#  > > >  >  > Форум >  > > >  >  > Информация >  > > >  >  > Новости книгоиздания >  > > >  >  >  Далай-лама. Исследование природы реальности

## Dechen Norzang

Вышла книга с комментарием Далай-ламы XIV на тексты Нагарджуны и Цонкапы "Исследование природы реальности"

Новосибирск: Дже Цонкапа, 2015
60 x 84 1/16, 1000 экз., 158 стр., твердый переплет 
Под редакцией И. Тарбастаевой

В книге представлены коренные тексты Нагарджуны «Хвала Будде, превзошедшему мир» и Дже Цонкапы «Хвала Будде за его учение о взаимозависимости». Оба сочинения описывают высшую природу реальности.

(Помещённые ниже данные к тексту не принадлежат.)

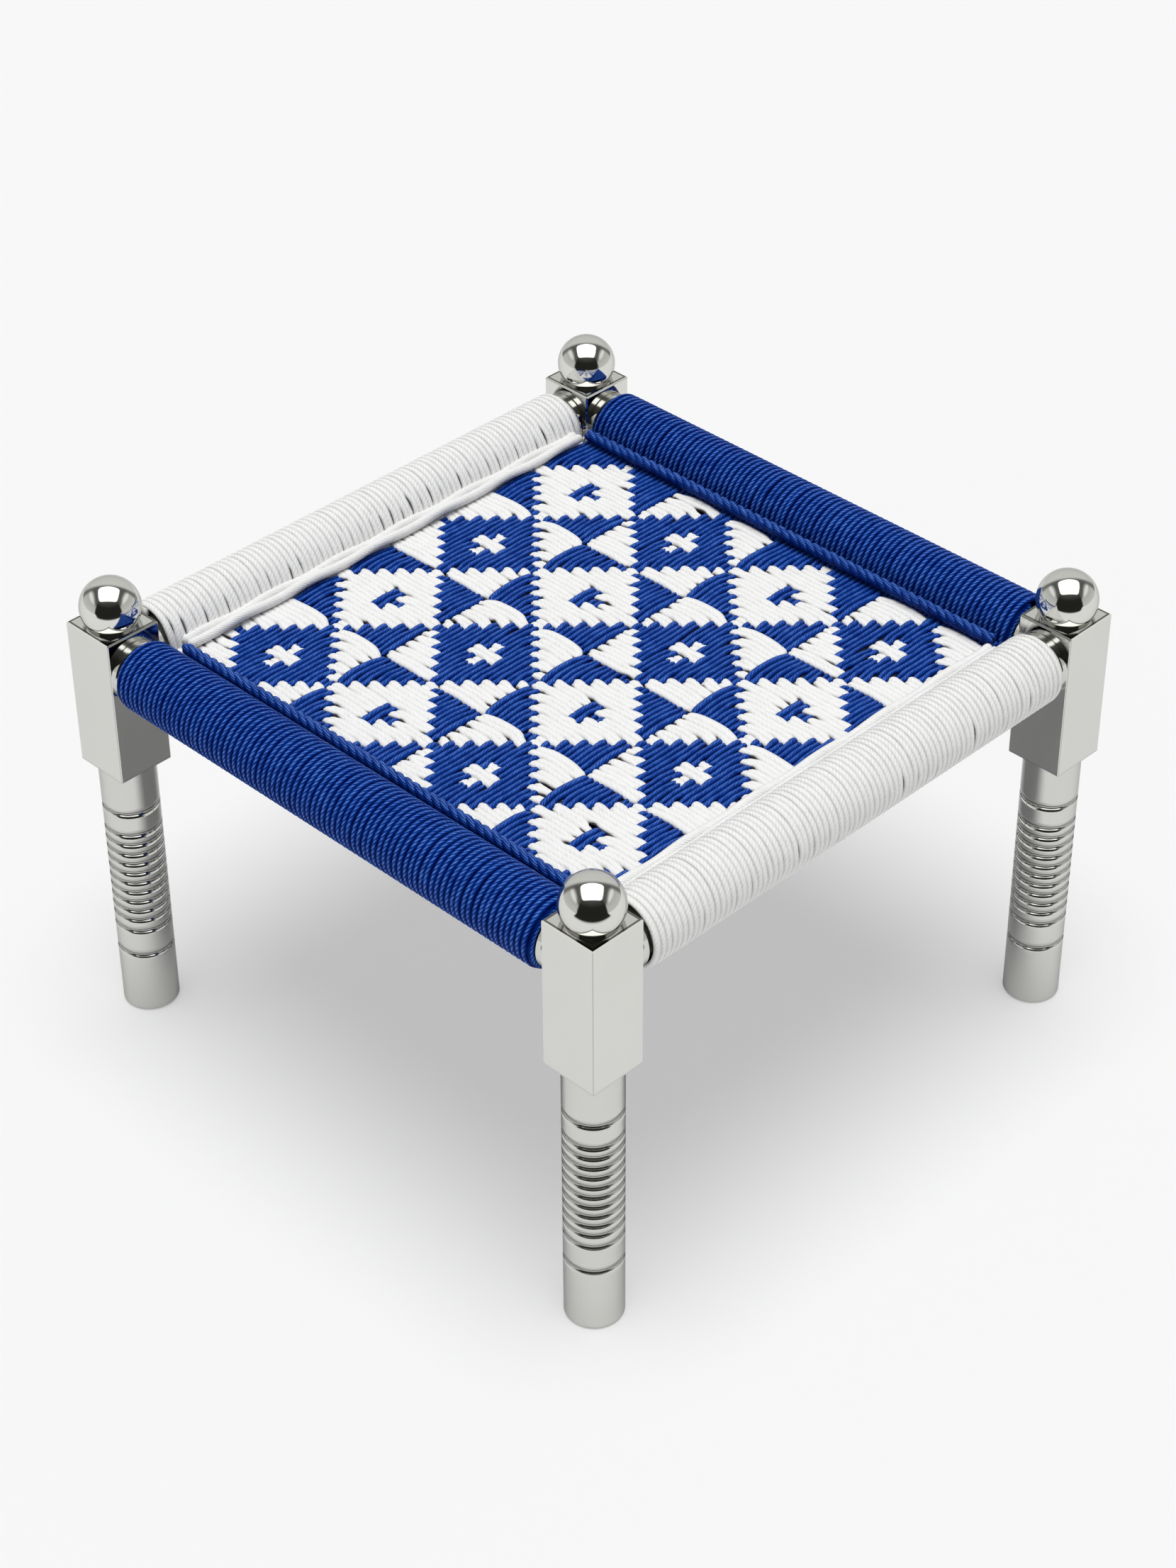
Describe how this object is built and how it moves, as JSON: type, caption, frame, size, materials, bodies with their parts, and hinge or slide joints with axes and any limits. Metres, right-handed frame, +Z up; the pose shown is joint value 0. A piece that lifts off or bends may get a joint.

Вашему вниманию также предлагается комментарий Его Святейшества Далай-ламы XIV на эти труды, дарованный в мае 2008 г. в Великобритании, в котором раскрывается смысл конечного логического анализа — постижение великой взаимозависимости всех явлений и невозможность их истинного, независимого существования. Согласно учению Будды, такое глубинное видение реальности является причиной освобождения от страданий.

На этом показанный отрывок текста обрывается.